• **CHALLENGE**:
The complete listing should be restated exactly.
▽
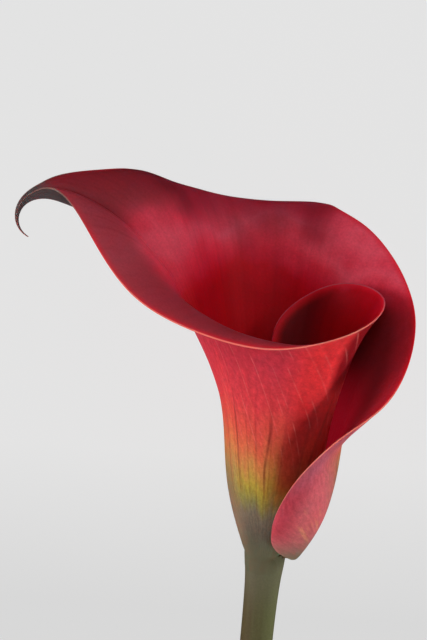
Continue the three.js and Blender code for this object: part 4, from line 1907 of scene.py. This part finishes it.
@dataclass
class Studio:
    """A pale floor, soft light and the camera."""

    # the camera, and where the photograph shows the foot of the spathe
    elevation: float = 20.0
    roll: float = 3.9
    distance: float = 900.0
    mm_per_pixel: float = 0.25
    foot_pixel: Span = (267.0, 556.0)
    sight_metres: float = 50.0

    # the floor, which glows by itself, a little less beside the stem, up to a place along Y
    floor_size: float = 6000.0
    floor_colour: Colour = srgb(100, 100, 100)
    floor_glow: float = 6.03
    floor_dusk: float = 0.89
    floor_dusk_from: float = -12.0
    floor_dusk_to: float = 30.0
    floor_cloud_scale: float = 6.0
    floor_cloud_light: float = 0.985

    sky: float = 0.06
    middle: tuple[float, float, float] = (-8.0, 0.0, 60.0)
    lamps: tuple[Lamp, ...] = (
        Lamp("front_high", 5.0, 40.0, size=500.0, power=3.9),
        Lamp("left_window", -66.0, 6.0, size=400.0, power=6.0),
        Lamp("right_window", 72.0, 32.0, size=400.0, power=3.4),
        Lamp("low_left", -72.0, -43.0, size=300.0, power=6.0, mirrored=False),
        Lamp("low_right", 75.0, -38.0, size=160.0, power=7.0, mirrored=False),
    )

    def camera(self) -> bpy.types.Object:
        """Sets the camera at the photograph's angle.

        Returns:
            The camera.
        """
        e, r = math.radians(self.elevation), math.radians(self.roll)
        level = np.array((1.0, 0.0, 0.0))
        rise = np.array((0.0, math.sin(e), math.cos(e)))
        view = np.array((0.0, math.cos(e), -math.sin(e)))
        right = level * math.cos(r) + rise * math.sin(r)
        up = rise * math.cos(r) - level * math.sin(r)
        x = (PHOTO_WIDTH / 2 - self.foot_pixel[0]) * self.mm_per_pixel
        y = (self.foot_pixel[1] - PHOTO_HEIGHT / 2) * self.mm_per_pixel
        aim = level * (x * math.cos(r) - y * math.sin(r))
        aim[2] = (x * math.sin(r) + y * math.cos(r)) / math.cos(e)
        place = LYING.metres(aim - view * self.distance)
        axes = [LYING.direction(axis) for axis in (right, up, -view)]
        data = bpy.data.cameras.new("photo_camera")
        data.sensor_width = SENSOR_MM
        data.lens = self.distance / self.mm_per_pixel * SENSOR_MM / PHOTO_HEIGHT
        data.clip_end = self.sight_metres
        made = linked(bpy.data.objects.new("photo_camera", data))
        columns = np.column_stack((*axes, place))
        made.matrix_world = Matrix([*columns.tolist(), (0, 0, 0, 1)])
        bpy.context.scene.camera = made
        return made

    def floor_card(self) -> bpy.types.Material:
        """Builds the floor's material.

        Returns:
            The material.
        """
        made = Material("floor_card")
        g = made.graph
        place = g.place()
        noise = g.noise(place, self.floor_cloud_scale)
        cloud = g.between(noise, NOISE_SPAN, (self.floor_cloud_light, 1.0))
        y = g.node("ShaderNodeSeparateXYZ", {0: place}).outputs[1]
        dusk = g.between(y, (self.floor_dusk_from * MM, self.floor_dusk_to * MM), (self.floor_dusk, 1.0))
        light = g.product(cloud, dusk)
        colour = g.lit(self.floor_colour, light)
        made.set(Base_Color=colour, Roughness=0.9, Specular_IOR_Level=0.1)
        made.set(Emission_Color=colour, Emission_Strength=self.floor_glow)
        return made.material

    def floor(self) -> bpy.types.Object:
        """Lays the pale floor.

        Returns:
            The floor.
        """
        half = self.floor_size / 2 * MM
        corners = [(-half, -half, 0), (half, -half, 0), (half, half, 0), (-half, half, 0)]
        mesh = bpy.data.meshes.new("floor")
        mesh.from_pydata(corners, [], [(0, 1, 2, 3)])
        mesh.materials.append(self.floor_card())
        floor = linked(bpy.data.objects.new("floor", mesh))
        floor.visible_diffuse = floor.visible_glossy = False
        return floor

    def world(self) -> None:
        """Lights everything softly from all round."""
        world = bpy.data.worlds.new("soft_sky")
        world.use_nodes = True
        background = world.node_tree.nodes["Background"]
        background.inputs["Color"].default_value = (1.0, 1.0, 1.0, 1.0)
        background.inputs["Strength"].default_value = self.sky
        world.cycles_visibility.glossy = False
        bpy.context.scene.world = world
        bpy.context.scene.view_settings.view_transform = "Standard"

    def lamp(self, plan: Lamp, flower: bpy.types.Collection) -> bpy.types.Object:
        """Sets up one lamp.

        Args:
            plan: the lamp.
            flower: the flower's pieces.

        Returns:
            The lamp's object.
        """
        a, e = math.radians(plan.azimuth), math.radians(plan.elevation)
        toward = np.array((math.sin(a) * math.cos(e), -math.cos(a) * math.cos(e), math.sin(e)))
        data = bpy.data.lights.new(plan.name, "AREA")
        data.shape = "DISK"
        data.size = plan.size * MM
        data.energy = plan.power
        made = linked(bpy.data.objects.new(plan.name, data))
        made.location = LYING.metres(np.array(self.middle) + toward * plan.distance)
        made.rotation_mode = "QUATERNION"
        made.rotation_quaternion = Vector(LYING.direction(toward)).to_track_quat("Z", "Y")
        made.visible_glossy = plan.mirrored
        made.light_linking.receiver_collection = flower
        return made

    def build(self, pieces: list[bpy.types.Object]) -> None:
        """Sets up the studio round the flower.

        Args:
            pieces: the flower's pieces.
        """
        flower = bpy.data.collections.new("flower")
        for made in pieces:
            flower.objects.link(made)
        self.camera()
        self.floor()
        self.world()
        for plan in self.lamps:
            self.lamp(plan, flower)


def report(made: bpy.types.Object) -> bpy.types.Object:
    """Logs a piece's name and how many faces it has."""
    log.info("built %s with %d faces", made.name, len(made.data.polygons))
    return made


def main() -> None:
    """Builds the flower piece by piece, then the studio."""
    logging.basicConfig(level=logging.INFO, format="%(name)s: %(message)s")
    veins, grain, tone = Veins().build(), Grain().build(), StemTone().build()
    pieces = [
        report(Spathe(SpatheFinish(veins, grain, tone)).build()),
        report(Stem(StemFinish(grain, tone)).build()),
        report(Spadix(SpadixFinish(grain)).build()),
    ]
    Studio().build(pieces)


if __name__ == "__main__":
    main()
△
• **COMPLETE ANSWER**:
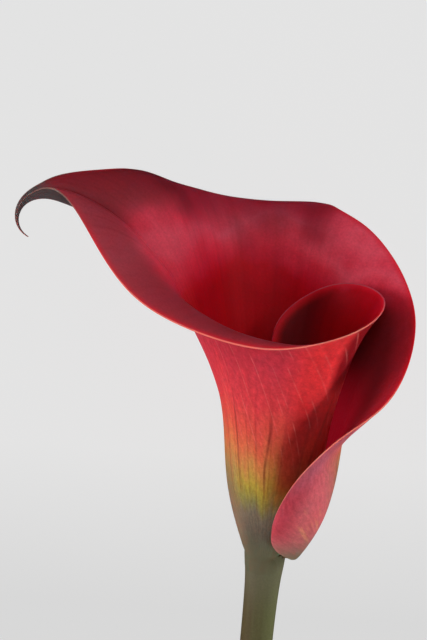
Continue the three.js and Blender code for this object: part 4, from line 1907 of scene.py. This part finishes it.
@dataclass
class Studio:
    """A pale floor, soft light and the camera."""

    # the camera, and where the photograph shows the foot of the spathe
    elevation: float = 20.0
    roll: float = 3.9
    distance: float = 900.0
    mm_per_pixel: float = 0.25
    foot_pixel: Span = (267.0, 556.0)
    sight_metres: float = 50.0

    # the floor, which glows by itself, a little less beside the stem, up to a place along Y
    floor_size: float = 6000.0
    floor_colour: Colour = srgb(100, 100, 100)
    floor_glow: float = 6.03
    floor_dusk: float = 0.89
    floor_dusk_from: float = -12.0
    floor_dusk_to: float = 30.0
    floor_cloud_scale: float = 6.0
    floor_cloud_light: float = 0.985

    sky: float = 0.06
    middle: tuple[float, float, float] = (-8.0, 0.0, 60.0)
    lamps: tuple[Lamp, ...] = (
        Lamp("front_high", 5.0, 40.0, size=500.0, power=3.9),
        Lamp("left_window", -66.0, 6.0, size=400.0, power=6.0),
        Lamp("right_window", 72.0, 32.0, size=400.0, power=3.4),
        Lamp("low_left", -72.0, -43.0, size=300.0, power=6.0, mirrored=False),
        Lamp("low_right", 75.0, -38.0, size=160.0, power=7.0, mirrored=False),
    )

    def camera(self) -> bpy.types.Object:
        """Sets the camera at the photograph's angle.

        Returns:
            The camera.
        """
        e, r = math.radians(self.elevation), math.radians(self.roll)
        level = np.array((1.0, 0.0, 0.0))
        rise = np.array((0.0, math.sin(e), math.cos(e)))
        view = np.array((0.0, math.cos(e), -math.sin(e)))
        right = level * math.cos(r) + rise * math.sin(r)
        up = rise * math.cos(r) - level * math.sin(r)
        x = (PHOTO_WIDTH / 2 - self.foot_pixel[0]) * self.mm_per_pixel
        y = (self.foot_pixel[1] - PHOTO_HEIGHT / 2) * self.mm_per_pixel
        aim = level * (x * math.cos(r) - y * math.sin(r))
        aim[2] = (x * math.sin(r) + y * math.cos(r)) / math.cos(e)
        place = LYING.metres(aim - view * self.distance)
        axes = [LYING.direction(axis) for axis in (right, up, -view)]
        data = bpy.data.cameras.new("photo_camera")
        data.sensor_width = SENSOR_MM
        data.lens = self.distance / self.mm_per_pixel * SENSOR_MM / PHOTO_HEIGHT
        data.clip_end = self.sight_metres
        made = linked(bpy.data.objects.new("photo_camera", data))
        columns = np.column_stack((*axes, place))
        made.matrix_world = Matrix([*columns.tolist(), (0, 0, 0, 1)])
        bpy.context.scene.camera = made
        return made

    def floor_card(self) -> bpy.types.Material:
        """Builds the floor's material.

        Returns:
            The material.
        """
        made = Material("floor_card")
        g = made.graph
        place = g.place()
        noise = g.noise(place, self.floor_cloud_scale)
        cloud = g.between(noise, NOISE_SPAN, (self.floor_cloud_light, 1.0))
        y = g.node("ShaderNodeSeparateXYZ", {0: place}).outputs[1]
        dusk = g.between(y, (self.floor_dusk_from * MM, self.floor_dusk_to * MM), (self.floor_dusk, 1.0))
        light = g.product(cloud, dusk)
        colour = g.lit(self.floor_colour, light)
        made.set(Base_Color=colour, Roughness=0.9, Specular_IOR_Level=0.1)
        made.set(Emission_Color=colour, Emission_Strength=self.floor_glow)
        return made.material

    def floor(self) -> bpy.types.Object:
        """Lays the pale floor.

        Returns:
            The floor.
        """
        half = self.floor_size / 2 * MM
        corners = [(-half, -half, 0), (half, -half, 0), (half, half, 0), (-half, half, 0)]
        mesh = bpy.data.meshes.new("floor")
        mesh.from_pydata(corners, [], [(0, 1, 2, 3)])
        mesh.materials.append(self.floor_card())
        floor = linked(bpy.data.objects.new("floor", mesh))
        floor.visible_diffuse = floor.visible_glossy = False
        return floor

    def world(self) -> None:
        """Lights everything softly from all round."""
        world = bpy.data.worlds.new("soft_sky")
        world.use_nodes = True
        background = world.node_tree.nodes["Background"]
        background.inputs["Color"].default_value = (1.0, 1.0, 1.0, 1.0)
        background.inputs["Strength"].default_value = self.sky
        world.cycles_visibility.glossy = False
        bpy.context.scene.world = world
        bpy.context.scene.view_settings.view_transform = "Standard"

    def lamp(self, plan: Lamp, flower: bpy.types.Collection) -> bpy.types.Object:
        """Sets up one lamp.

        Args:
            plan: the lamp.
            flower: the flower's pieces.

        Returns:
            The lamp's object.
        """
        a, e = math.radians(plan.azimuth), math.radians(plan.elevation)
        toward = np.array((math.sin(a) * math.cos(e), -math.cos(a) * math.cos(e), math.sin(e)))
        data = bpy.data.lights.new(plan.name, "AREA")
        data.shape = "DISK"
        data.size = plan.size * MM
        data.energy = plan.power
        made = linked(bpy.data.objects.new(plan.name, data))
        made.location = LYING.metres(np.array(self.middle) + toward * plan.distance)
        made.rotation_mode = "QUATERNION"
        made.rotation_quaternion = Vector(LYING.direction(toward)).to_track_quat("Z", "Y")
        made.visible_glossy = plan.mirrored
        made.light_linking.receiver_collection = flower
        return made

    def build(self, pieces: list[bpy.types.Object]) -> None:
        """Sets up the studio round the flower.

        Args:
            pieces: the flower's pieces.
        """
        flower = bpy.data.collections.new("flower")
        for made in pieces:
            flower.objects.link(made)
        self.camera()
        self.floor()
        self.world()
        for plan in self.lamps:
            self.lamp(plan, flower)


def report(made: bpy.types.Object) -> bpy.types.Object:
    """Logs a piece's name and how many faces it has."""
    log.info("built %s with %d faces", made.name, len(made.data.polygons))
    return made


def main() -> None:
    """Builds the flower piece by piece, then the studio."""
    logging.basicConfig(level=logging.INFO, format="%(name)s: %(message)s")
    veins, grain, tone = Veins().build(), Grain().build(), StemTone().build()
    pieces = [
        report(Spathe(SpatheFinish(veins, grain, tone)).build()),
        report(Stem(StemFinish(grain, tone)).build()),
        report(Spadix(SpadixFinish(grain)).build()),
    ]
    Studio().build(pieces)


if __name__ == "__main__":
    main()